## Start Input for this task

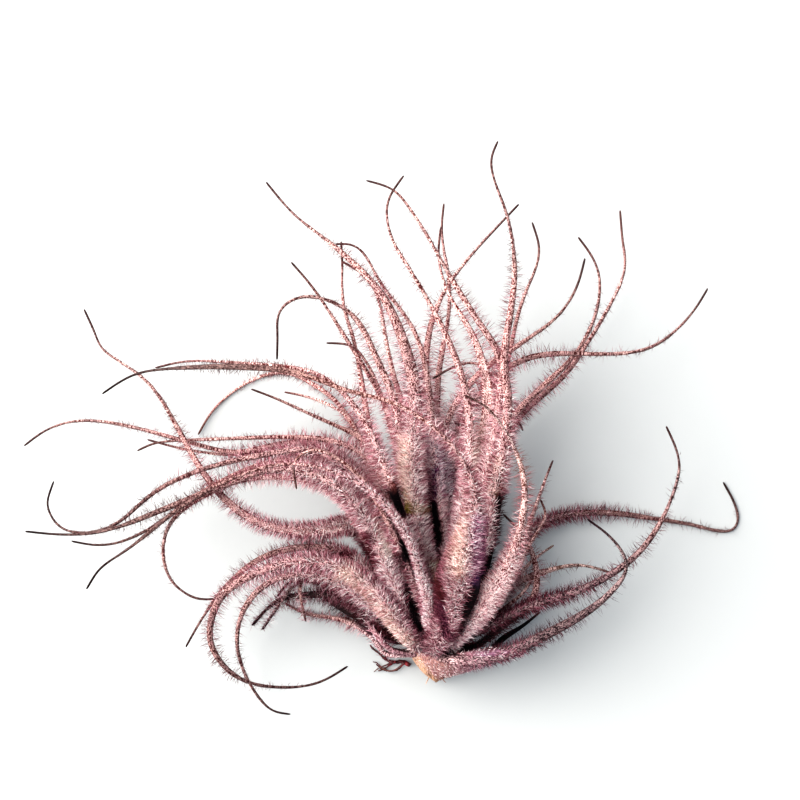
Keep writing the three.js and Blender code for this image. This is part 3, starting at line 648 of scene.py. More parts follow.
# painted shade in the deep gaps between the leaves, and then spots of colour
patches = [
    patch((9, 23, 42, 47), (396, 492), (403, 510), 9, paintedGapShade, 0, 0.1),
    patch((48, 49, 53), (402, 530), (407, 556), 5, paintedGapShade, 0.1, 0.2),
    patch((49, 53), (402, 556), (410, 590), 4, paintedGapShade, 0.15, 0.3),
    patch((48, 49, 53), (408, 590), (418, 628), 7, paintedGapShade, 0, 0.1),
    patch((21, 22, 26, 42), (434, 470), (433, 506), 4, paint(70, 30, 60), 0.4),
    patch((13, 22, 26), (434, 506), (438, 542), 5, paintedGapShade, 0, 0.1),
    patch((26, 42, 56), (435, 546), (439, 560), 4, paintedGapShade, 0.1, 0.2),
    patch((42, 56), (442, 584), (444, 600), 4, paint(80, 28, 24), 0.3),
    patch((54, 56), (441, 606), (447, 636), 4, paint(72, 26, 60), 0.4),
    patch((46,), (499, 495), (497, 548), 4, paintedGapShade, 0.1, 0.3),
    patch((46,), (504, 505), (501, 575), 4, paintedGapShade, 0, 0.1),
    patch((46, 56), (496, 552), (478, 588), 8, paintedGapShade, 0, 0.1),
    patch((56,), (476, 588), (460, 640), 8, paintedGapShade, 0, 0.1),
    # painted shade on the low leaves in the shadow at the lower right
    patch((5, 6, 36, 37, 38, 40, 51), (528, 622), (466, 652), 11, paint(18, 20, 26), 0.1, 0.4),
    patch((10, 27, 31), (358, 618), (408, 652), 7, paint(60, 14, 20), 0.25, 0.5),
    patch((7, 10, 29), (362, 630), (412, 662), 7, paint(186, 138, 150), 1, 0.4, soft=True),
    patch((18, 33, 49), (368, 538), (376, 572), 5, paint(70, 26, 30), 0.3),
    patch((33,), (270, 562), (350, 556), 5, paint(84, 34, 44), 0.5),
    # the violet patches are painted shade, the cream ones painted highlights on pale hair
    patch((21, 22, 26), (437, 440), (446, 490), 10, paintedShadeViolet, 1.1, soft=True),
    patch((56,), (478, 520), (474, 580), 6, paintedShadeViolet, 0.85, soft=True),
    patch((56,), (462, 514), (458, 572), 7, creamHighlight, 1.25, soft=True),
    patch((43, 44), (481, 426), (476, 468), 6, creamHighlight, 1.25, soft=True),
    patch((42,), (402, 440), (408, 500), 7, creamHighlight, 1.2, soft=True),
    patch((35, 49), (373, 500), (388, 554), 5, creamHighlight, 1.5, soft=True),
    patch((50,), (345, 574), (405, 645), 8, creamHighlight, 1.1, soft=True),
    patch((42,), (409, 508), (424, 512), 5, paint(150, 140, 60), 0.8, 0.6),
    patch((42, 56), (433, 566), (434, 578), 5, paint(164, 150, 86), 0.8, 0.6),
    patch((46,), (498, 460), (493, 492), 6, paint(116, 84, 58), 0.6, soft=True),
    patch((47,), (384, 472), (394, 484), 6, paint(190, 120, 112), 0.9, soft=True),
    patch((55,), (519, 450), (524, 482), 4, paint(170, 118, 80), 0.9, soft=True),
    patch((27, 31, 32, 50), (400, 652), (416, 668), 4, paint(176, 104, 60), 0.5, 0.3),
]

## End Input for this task
## Start Input for this task

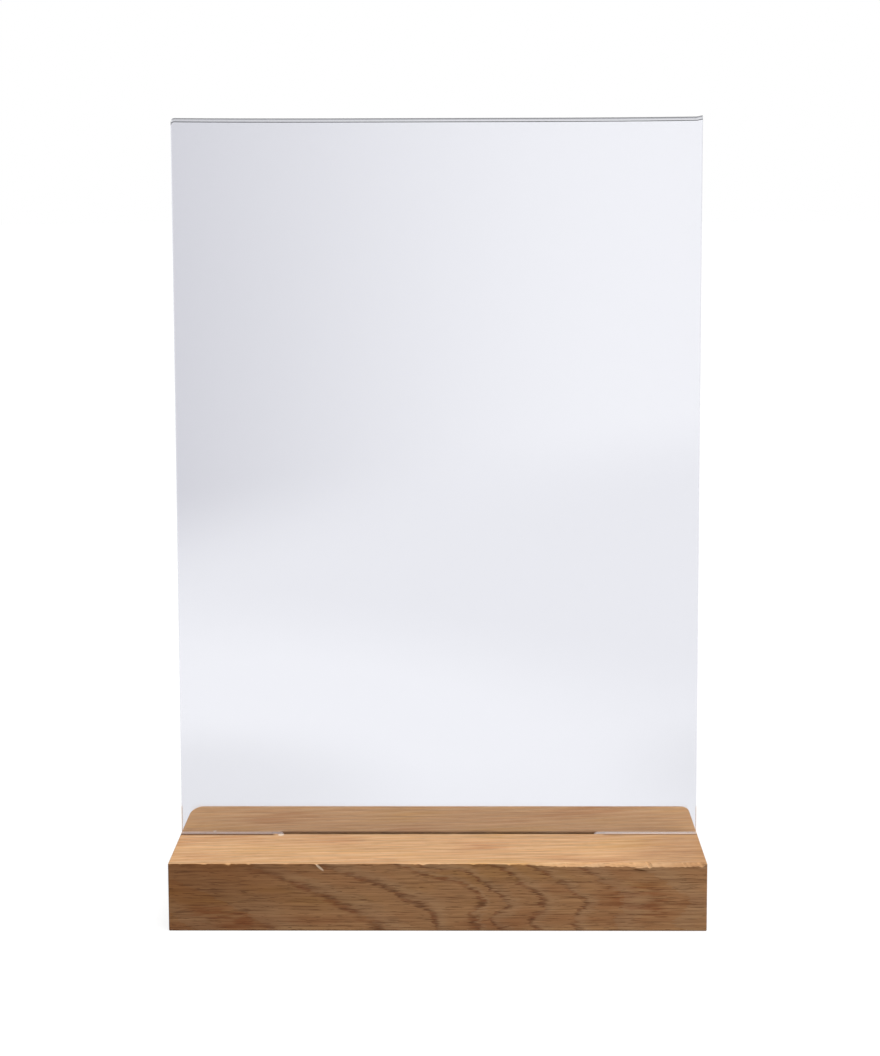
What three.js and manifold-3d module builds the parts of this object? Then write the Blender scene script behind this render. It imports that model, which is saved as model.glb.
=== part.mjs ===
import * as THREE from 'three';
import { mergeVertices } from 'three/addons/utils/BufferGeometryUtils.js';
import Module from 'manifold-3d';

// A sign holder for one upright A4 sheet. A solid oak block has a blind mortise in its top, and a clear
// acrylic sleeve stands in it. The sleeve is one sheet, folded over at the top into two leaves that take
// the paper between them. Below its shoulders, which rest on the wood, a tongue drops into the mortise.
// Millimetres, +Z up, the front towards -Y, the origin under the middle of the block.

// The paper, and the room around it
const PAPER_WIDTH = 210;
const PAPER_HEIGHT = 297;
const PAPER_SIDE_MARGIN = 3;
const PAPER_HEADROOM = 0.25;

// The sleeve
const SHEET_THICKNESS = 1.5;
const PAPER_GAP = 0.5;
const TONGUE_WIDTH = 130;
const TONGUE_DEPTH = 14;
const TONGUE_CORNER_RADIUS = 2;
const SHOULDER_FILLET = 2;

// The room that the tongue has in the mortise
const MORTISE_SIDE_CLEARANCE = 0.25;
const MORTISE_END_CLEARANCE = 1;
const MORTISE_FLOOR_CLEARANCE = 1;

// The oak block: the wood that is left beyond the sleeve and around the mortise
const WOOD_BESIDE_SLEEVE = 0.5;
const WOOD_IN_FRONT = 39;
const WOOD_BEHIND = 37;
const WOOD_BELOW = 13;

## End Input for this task
## Start Input for this task

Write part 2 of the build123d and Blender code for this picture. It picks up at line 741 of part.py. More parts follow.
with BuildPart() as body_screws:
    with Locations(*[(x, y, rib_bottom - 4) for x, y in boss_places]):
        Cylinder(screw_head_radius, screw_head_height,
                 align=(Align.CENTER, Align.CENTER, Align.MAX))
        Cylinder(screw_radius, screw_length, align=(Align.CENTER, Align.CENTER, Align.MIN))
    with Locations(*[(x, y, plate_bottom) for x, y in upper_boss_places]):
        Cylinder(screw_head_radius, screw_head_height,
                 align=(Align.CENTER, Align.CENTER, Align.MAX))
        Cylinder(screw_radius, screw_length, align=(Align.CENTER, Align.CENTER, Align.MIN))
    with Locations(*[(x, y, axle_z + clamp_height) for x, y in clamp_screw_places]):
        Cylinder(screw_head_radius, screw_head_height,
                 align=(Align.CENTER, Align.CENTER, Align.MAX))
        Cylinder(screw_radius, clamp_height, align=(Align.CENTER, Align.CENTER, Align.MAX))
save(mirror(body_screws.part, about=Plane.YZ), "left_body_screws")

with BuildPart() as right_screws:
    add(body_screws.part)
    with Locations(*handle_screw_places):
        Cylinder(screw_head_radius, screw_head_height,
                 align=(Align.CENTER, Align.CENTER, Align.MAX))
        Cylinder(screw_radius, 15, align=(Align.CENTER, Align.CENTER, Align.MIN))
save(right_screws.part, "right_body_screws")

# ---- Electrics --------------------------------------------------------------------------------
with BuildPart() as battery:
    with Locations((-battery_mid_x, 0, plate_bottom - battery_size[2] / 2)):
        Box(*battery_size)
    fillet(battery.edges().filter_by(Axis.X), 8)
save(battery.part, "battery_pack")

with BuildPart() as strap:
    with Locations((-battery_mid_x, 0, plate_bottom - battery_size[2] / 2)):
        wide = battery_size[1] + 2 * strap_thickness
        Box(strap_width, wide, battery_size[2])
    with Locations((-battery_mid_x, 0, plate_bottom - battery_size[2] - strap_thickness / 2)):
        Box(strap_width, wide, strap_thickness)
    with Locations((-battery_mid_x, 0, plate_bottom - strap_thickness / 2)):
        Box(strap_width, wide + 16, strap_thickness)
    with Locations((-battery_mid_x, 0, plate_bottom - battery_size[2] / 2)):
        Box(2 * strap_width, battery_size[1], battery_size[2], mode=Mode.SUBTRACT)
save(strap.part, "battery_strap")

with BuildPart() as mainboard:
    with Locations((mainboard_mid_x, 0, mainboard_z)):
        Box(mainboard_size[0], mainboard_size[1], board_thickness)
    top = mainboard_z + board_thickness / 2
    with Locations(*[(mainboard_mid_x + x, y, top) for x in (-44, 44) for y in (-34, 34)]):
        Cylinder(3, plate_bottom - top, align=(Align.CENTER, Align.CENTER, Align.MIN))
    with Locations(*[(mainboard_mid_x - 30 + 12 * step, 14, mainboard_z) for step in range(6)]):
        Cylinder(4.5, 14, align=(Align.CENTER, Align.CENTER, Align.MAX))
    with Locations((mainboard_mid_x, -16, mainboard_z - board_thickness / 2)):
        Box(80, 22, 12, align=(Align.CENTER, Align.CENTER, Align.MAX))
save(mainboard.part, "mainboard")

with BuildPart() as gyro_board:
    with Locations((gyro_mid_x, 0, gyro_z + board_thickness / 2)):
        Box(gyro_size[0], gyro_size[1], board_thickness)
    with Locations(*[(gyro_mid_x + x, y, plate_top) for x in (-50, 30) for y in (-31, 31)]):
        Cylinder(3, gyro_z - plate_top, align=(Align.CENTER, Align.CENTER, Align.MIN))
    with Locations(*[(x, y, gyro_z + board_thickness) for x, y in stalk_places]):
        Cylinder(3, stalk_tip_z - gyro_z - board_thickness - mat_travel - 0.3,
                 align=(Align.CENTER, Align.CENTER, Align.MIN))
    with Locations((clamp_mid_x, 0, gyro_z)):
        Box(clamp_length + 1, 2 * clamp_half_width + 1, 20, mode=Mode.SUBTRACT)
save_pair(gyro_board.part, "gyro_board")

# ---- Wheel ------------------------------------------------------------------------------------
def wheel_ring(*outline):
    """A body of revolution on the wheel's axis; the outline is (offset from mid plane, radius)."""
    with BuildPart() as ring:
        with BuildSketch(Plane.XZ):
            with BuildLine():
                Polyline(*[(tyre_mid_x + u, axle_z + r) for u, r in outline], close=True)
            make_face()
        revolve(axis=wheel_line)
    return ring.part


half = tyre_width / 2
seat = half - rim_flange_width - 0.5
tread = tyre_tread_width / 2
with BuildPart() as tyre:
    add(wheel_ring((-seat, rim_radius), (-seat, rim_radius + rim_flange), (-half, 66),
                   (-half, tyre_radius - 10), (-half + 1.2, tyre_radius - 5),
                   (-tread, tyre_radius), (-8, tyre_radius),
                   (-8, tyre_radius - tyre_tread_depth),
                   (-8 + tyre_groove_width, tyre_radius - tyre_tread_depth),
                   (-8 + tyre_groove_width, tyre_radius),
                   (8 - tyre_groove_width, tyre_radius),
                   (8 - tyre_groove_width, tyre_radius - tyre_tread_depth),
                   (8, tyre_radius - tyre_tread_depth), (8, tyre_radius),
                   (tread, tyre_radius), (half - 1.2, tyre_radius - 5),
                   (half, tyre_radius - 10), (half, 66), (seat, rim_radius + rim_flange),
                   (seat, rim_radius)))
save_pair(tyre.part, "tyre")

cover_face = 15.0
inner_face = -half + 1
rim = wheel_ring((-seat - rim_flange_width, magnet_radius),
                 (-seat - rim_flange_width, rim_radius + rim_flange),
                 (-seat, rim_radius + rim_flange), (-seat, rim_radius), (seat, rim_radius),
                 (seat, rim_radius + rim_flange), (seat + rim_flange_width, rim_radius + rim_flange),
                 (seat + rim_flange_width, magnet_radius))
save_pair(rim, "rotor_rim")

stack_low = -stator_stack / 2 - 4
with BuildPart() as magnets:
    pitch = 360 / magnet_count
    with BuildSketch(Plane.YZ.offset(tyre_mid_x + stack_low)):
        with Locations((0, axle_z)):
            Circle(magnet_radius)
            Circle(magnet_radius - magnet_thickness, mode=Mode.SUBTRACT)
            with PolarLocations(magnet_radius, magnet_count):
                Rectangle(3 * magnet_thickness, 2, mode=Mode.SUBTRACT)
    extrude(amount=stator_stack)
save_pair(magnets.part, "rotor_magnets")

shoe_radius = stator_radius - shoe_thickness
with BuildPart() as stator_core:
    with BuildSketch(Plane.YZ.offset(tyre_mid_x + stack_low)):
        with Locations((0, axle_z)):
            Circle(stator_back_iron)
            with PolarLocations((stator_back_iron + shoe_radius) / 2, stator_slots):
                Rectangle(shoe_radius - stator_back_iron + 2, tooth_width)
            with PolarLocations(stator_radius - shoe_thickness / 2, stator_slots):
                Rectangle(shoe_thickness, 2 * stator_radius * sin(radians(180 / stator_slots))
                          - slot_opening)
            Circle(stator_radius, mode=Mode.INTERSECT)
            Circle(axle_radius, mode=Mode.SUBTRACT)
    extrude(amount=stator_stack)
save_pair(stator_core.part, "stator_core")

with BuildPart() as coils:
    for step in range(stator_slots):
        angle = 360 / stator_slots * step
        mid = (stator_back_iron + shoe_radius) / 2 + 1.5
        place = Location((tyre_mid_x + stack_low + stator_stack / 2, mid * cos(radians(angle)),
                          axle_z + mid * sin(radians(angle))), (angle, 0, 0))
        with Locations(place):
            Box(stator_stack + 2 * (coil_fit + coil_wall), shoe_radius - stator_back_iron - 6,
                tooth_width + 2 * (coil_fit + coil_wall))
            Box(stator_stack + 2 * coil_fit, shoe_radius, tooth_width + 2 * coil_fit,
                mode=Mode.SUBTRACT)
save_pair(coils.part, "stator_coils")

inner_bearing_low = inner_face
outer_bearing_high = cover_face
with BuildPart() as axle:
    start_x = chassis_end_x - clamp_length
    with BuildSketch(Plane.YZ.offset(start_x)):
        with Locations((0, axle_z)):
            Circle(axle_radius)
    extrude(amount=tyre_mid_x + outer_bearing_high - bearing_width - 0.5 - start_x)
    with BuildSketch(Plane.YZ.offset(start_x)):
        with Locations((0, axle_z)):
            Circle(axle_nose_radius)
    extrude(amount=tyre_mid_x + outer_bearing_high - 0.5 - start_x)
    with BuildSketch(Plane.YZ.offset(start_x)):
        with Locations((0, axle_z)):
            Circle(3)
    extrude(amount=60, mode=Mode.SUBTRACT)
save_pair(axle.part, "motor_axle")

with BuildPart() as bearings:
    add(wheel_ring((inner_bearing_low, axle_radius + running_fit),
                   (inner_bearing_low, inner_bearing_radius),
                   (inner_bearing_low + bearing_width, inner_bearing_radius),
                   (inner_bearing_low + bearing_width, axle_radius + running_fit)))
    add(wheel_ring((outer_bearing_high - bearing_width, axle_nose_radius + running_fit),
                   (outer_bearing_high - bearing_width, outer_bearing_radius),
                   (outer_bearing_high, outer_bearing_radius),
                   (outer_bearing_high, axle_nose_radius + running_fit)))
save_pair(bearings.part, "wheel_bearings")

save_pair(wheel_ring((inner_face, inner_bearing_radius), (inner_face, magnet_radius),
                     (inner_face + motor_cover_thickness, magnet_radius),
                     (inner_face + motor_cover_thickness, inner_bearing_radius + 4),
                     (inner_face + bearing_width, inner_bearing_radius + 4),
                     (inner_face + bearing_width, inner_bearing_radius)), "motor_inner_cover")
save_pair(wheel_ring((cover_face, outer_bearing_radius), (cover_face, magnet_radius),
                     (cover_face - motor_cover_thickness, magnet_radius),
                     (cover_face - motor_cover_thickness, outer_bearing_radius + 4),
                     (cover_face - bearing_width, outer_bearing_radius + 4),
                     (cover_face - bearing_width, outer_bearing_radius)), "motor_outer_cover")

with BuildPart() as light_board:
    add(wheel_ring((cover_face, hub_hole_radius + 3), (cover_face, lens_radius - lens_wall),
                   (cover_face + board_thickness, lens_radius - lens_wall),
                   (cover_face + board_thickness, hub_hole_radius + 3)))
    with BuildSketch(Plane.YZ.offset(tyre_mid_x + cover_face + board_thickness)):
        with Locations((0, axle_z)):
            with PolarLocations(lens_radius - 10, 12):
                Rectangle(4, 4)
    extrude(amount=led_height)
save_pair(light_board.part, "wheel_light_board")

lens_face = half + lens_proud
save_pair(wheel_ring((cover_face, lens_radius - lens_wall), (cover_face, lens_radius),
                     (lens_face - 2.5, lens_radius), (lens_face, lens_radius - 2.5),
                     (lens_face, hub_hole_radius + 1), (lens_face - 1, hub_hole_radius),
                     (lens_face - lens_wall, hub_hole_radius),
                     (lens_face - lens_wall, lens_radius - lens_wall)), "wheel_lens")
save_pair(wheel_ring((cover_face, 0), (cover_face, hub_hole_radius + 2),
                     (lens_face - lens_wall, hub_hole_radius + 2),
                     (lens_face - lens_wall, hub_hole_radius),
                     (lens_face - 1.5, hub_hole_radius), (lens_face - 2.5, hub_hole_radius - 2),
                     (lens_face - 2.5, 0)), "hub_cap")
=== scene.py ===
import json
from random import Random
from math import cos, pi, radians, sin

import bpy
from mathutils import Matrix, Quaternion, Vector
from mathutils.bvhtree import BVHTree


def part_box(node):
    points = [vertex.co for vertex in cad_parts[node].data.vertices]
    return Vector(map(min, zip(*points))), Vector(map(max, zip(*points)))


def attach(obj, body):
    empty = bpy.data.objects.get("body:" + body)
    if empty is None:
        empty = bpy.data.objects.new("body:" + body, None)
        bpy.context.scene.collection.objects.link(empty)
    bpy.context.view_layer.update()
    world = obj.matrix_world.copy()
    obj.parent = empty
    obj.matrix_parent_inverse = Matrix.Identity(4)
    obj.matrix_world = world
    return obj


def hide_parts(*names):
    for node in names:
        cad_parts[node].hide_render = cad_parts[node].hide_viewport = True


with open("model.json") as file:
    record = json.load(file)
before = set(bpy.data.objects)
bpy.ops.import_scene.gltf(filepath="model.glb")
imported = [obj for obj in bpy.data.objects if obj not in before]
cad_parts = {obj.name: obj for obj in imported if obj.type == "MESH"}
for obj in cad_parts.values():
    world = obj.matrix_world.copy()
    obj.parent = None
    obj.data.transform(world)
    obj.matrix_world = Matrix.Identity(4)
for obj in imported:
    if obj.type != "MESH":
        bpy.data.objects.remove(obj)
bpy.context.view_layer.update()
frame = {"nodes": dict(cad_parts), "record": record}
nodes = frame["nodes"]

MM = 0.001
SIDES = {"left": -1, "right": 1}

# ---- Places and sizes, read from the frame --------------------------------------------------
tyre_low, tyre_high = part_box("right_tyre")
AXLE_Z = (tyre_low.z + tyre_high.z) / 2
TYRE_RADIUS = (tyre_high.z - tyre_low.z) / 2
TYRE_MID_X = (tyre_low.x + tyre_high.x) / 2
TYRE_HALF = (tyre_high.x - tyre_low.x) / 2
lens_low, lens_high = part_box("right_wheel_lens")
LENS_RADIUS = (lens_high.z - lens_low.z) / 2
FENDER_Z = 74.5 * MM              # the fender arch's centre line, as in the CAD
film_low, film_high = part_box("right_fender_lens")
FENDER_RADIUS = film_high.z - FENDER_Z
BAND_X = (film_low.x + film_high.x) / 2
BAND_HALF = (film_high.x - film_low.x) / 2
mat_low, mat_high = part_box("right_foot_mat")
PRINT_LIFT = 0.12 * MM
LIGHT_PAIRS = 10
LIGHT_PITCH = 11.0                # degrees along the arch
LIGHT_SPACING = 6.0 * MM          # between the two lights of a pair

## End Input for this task

What you will do
Give the exact lines, and only those, from the line containing "lens_face = half + lens_proud" through the line containing "if empty is" in the entries above.

Result of the task
lens_face = half + lens_proud
save_pair(wheel_ring((cover_face, lens_radius - lens_wall), (cover_face, lens_radius),
                     (lens_face - 2.5, lens_radius), (lens_face, lens_radius - 2.5),
                     (lens_face, hub_hole_radius + 1), (lens_face - 1, hub_hole_radius),
                     (lens_face - lens_wall, hub_hole_radius),
                     (lens_face - lens_wall, lens_radius - lens_wall)), "wheel_lens")
save_pair(wheel_ring((cover_face, 0), (cover_face, hub_hole_radius + 2),
                     (lens_face - lens_wall, hub_hole_radius + 2),
                     (lens_face - lens_wall, hub_hole_radius),
                     (lens_face - 1.5, hub_hole_radius), (lens_face - 2.5, hub_hole_radius - 2),
                     (lens_face - 2.5, 0)), "hub_cap")
=== scene.py ===
import json
from random import Random
from math import cos, pi, radians, sin

import bpy
from mathutils import Matrix, Quaternion, Vector
from mathutils.bvhtree import BVHTree


def part_box(node):
    points = [vertex.co for vertex in cad_parts[node].data.vertices]
    return Vector(map(min, zip(*points))), Vector(map(max, zip(*points)))


def attach(obj, body):
    empty = bpy.data.objects.get("body:" + body)
    if empty is None:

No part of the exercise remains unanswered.